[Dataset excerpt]
----

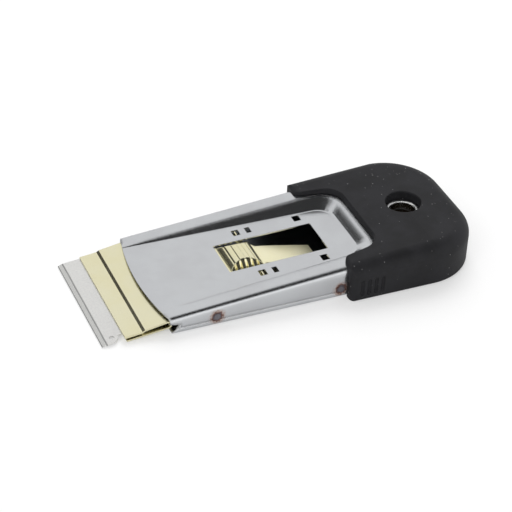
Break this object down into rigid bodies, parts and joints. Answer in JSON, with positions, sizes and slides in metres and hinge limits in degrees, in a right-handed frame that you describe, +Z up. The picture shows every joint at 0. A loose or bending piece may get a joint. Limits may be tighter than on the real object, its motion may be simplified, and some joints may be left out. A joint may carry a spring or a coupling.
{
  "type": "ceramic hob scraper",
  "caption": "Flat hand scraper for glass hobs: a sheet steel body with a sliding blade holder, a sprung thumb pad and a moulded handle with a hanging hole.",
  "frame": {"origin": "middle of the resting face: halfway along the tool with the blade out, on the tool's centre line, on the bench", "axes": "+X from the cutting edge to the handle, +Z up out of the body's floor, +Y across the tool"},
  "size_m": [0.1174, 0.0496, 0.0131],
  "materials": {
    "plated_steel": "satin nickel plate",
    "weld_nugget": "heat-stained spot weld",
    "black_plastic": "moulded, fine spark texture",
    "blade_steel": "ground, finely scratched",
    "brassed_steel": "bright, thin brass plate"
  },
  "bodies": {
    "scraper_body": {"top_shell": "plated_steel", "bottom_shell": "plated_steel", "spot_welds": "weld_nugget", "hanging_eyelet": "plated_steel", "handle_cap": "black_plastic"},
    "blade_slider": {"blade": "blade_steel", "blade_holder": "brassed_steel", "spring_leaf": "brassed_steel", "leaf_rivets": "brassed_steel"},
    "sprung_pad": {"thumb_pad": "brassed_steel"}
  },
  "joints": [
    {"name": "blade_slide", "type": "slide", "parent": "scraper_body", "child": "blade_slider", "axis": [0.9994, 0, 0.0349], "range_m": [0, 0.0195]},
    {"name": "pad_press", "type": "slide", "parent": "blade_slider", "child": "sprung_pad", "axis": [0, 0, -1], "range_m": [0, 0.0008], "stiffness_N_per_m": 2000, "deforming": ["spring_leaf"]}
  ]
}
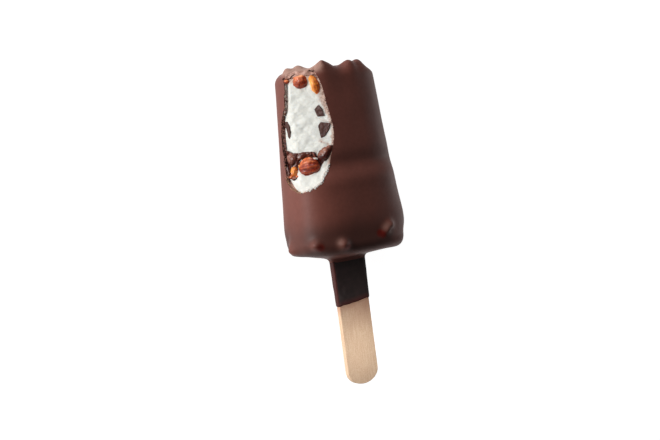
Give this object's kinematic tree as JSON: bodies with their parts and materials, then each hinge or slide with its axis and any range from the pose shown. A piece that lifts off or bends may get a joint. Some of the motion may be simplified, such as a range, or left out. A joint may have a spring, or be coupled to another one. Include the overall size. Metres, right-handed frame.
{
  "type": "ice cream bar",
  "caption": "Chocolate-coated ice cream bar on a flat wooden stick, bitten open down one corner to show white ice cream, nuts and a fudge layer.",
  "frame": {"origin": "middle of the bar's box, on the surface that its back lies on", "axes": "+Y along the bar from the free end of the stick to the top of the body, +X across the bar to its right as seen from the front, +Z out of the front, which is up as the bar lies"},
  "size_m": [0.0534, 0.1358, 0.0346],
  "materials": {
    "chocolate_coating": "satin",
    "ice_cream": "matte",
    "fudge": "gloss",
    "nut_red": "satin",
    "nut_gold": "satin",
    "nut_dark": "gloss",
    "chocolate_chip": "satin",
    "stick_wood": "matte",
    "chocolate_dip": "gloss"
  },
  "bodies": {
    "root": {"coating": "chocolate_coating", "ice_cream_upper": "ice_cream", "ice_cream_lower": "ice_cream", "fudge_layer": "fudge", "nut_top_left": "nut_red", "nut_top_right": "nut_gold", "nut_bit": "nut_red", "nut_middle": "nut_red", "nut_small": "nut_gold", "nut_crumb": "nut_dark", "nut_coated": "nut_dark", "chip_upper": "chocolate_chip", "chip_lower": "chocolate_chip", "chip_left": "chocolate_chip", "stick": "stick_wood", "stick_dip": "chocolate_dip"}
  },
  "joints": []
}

----

What is being asked =>
All of the entries above should be written out again exactly.

Exercise output =>
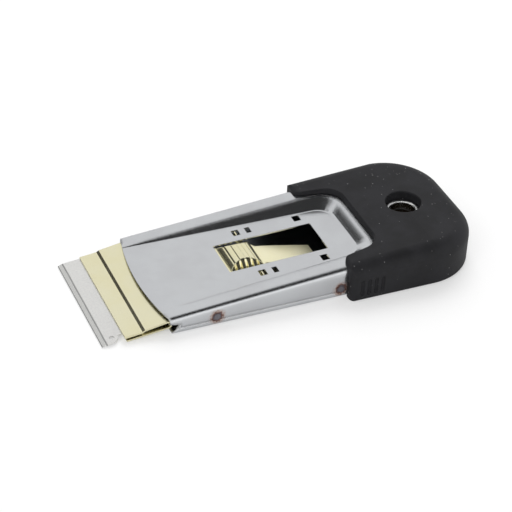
Break this object down into rigid bodies, parts and joints. Answer in JSON, with positions, sizes and slides in metres and hinge limits in degrees, in a right-handed frame that you describe, +Z up. The picture shows every joint at 0. A loose or bending piece may get a joint. Limits may be tighter than on the real object, its motion may be simplified, and some joints may be left out. A joint may carry a spring or a coupling.
{
  "type": "ceramic hob scraper",
  "caption": "Flat hand scraper for glass hobs: a sheet steel body with a sliding blade holder, a sprung thumb pad and a moulded handle with a hanging hole.",
  "frame": {"origin": "middle of the resting face: halfway along the tool with the blade out, on the tool's centre line, on the bench", "axes": "+X from the cutting edge to the handle, +Z up out of the body's floor, +Y across the tool"},
  "size_m": [0.1174, 0.0496, 0.0131],
  "materials": {
    "plated_steel": "satin nickel plate",
    "weld_nugget": "heat-stained spot weld",
    "black_plastic": "moulded, fine spark texture",
    "blade_steel": "ground, finely scratched",
    "brassed_steel": "bright, thin brass plate"
  },
  "bodies": {
    "scraper_body": {"top_shell": "plated_steel", "bottom_shell": "plated_steel", "spot_welds": "weld_nugget", "hanging_eyelet": "plated_steel", "handle_cap": "black_plastic"},
    "blade_slider": {"blade": "blade_steel", "blade_holder": "brassed_steel", "spring_leaf": "brassed_steel", "leaf_rivets": "brassed_steel"},
    "sprung_pad": {"thumb_pad": "brassed_steel"}
  },
  "joints": [
    {"name": "blade_slide", "type": "slide", "parent": "scraper_body", "child": "blade_slider", "axis": [0.9994, 0, 0.0349], "range_m": [0, 0.0195]},
    {"name": "pad_press", "type": "slide", "parent": "blade_slider", "child": "sprung_pad", "axis": [0, 0, -1], "range_m": [0, 0.0008], "stiffness_N_per_m": 2000, "deforming": ["spring_leaf"]}
  ]
}
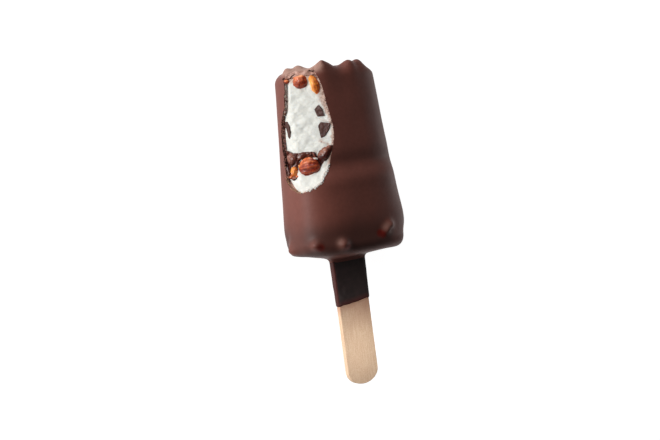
Give this object's kinematic tree as JSON: bodies with their parts and materials, then each hinge or slide with its axis and any range from the pose shown. A piece that lifts off or bends may get a joint. Some of the motion may be simplified, such as a range, or left out. A joint may have a spring, or be coupled to another one. Include the overall size. Metres, right-handed frame.
{
  "type": "ice cream bar",
  "caption": "Chocolate-coated ice cream bar on a flat wooden stick, bitten open down one corner to show white ice cream, nuts and a fudge layer.",
  "frame": {"origin": "middle of the bar's box, on the surface that its back lies on", "axes": "+Y along the bar from the free end of the stick to the top of the body, +X across the bar to its right as seen from the front, +Z out of the front, which is up as the bar lies"},
  "size_m": [0.0534, 0.1358, 0.0346],
  "materials": {
    "chocolate_coating": "satin",
    "ice_cream": "matte",
    "fudge": "gloss",
    "nut_red": "satin",
    "nut_gold": "satin",
    "nut_dark": "gloss",
    "chocolate_chip": "satin",
    "stick_wood": "matte",
    "chocolate_dip": "gloss"
  },
  "bodies": {
    "root": {"coating": "chocolate_coating", "ice_cream_upper": "ice_cream", "ice_cream_lower": "ice_cream", "fudge_layer": "fudge", "nut_top_left": "nut_red", "nut_top_right": "nut_gold", "nut_bit": "nut_red", "nut_middle": "nut_red", "nut_small": "nut_gold", "nut_crumb": "nut_dark", "nut_coated": "nut_dark", "chip_upper": "chocolate_chip", "chip_lower": "chocolate_chip", "chip_left": "chocolate_chip", "stick": "stick_wood", "stick_dip": "chocolate_dip"}
  },
  "joints": []
}